**WHAT YOU ARE ASKED TO DO:** In the records below, find each line with the word "from" and copy it.

---

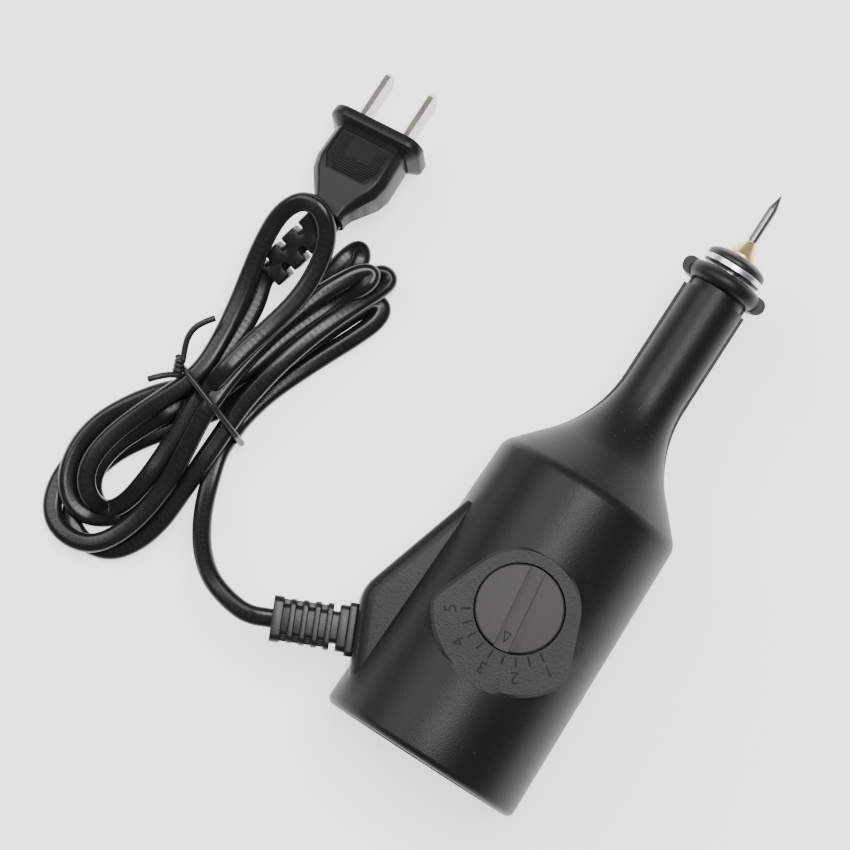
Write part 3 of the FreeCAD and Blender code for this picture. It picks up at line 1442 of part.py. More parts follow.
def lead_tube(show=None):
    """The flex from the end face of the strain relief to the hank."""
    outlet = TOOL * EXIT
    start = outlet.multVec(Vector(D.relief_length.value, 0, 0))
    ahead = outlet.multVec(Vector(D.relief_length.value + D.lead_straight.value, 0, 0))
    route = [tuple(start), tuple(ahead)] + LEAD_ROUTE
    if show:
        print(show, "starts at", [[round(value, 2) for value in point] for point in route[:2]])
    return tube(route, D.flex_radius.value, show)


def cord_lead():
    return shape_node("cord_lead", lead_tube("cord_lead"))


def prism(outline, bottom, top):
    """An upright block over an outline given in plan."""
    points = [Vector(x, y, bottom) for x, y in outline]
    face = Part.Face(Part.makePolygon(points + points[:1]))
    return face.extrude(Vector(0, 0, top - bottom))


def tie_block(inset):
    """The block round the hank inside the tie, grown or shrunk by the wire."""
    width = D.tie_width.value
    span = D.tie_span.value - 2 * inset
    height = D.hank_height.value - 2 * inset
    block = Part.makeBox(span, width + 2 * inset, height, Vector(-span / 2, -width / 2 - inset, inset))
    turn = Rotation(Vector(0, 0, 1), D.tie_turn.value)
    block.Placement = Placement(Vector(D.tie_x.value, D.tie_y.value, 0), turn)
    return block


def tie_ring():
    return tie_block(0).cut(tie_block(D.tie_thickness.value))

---

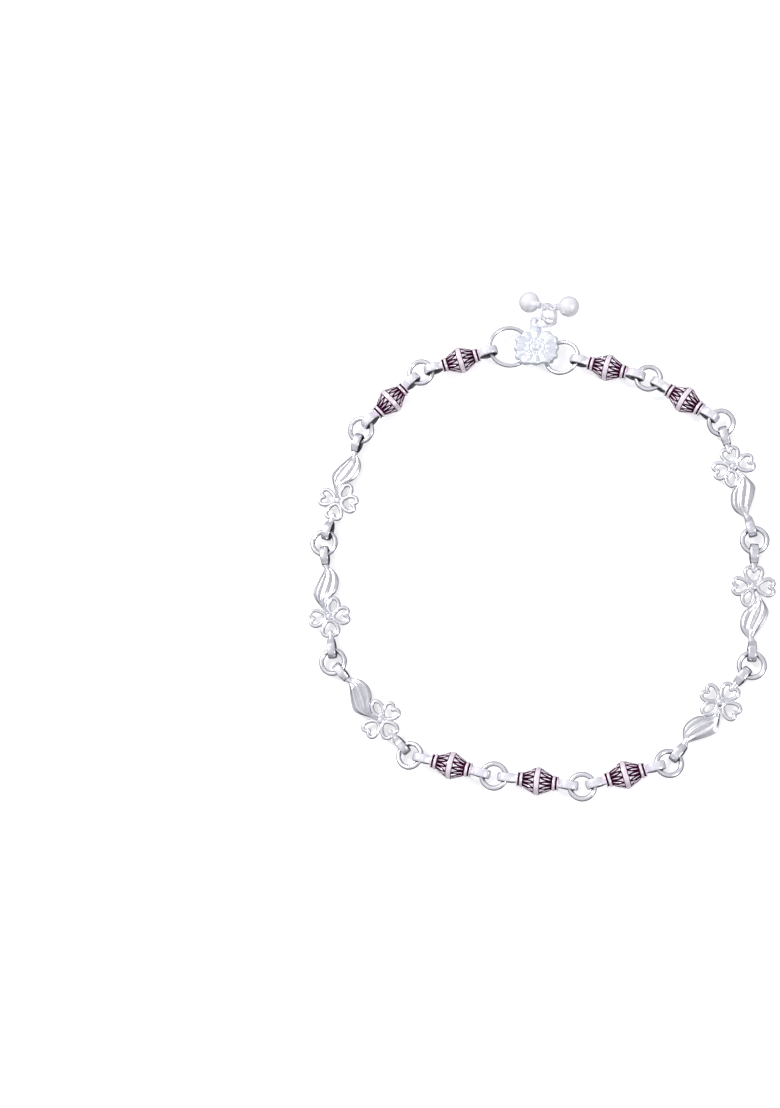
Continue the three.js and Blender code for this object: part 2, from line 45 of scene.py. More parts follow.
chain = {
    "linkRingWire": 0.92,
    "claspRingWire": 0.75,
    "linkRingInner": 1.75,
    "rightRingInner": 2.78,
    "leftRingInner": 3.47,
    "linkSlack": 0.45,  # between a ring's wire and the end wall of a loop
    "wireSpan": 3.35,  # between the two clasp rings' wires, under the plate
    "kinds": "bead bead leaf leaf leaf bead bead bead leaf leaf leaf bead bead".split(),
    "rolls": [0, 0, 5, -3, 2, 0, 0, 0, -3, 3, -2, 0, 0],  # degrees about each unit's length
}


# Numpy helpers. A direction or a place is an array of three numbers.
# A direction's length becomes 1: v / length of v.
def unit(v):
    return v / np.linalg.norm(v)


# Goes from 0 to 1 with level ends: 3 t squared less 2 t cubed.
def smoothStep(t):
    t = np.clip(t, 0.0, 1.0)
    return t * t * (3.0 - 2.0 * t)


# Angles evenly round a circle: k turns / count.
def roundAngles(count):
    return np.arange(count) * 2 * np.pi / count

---

**RESULT OF THE EXERCISE:**
    """The flex from the end face of the strain relief to the hank."""
Continue the three.js and Blender code for this object: part 2, from line 45 of scene.py. More parts follow.
# Goes from 0 to 1 with level ends: 3 t squared less 2 t cubed.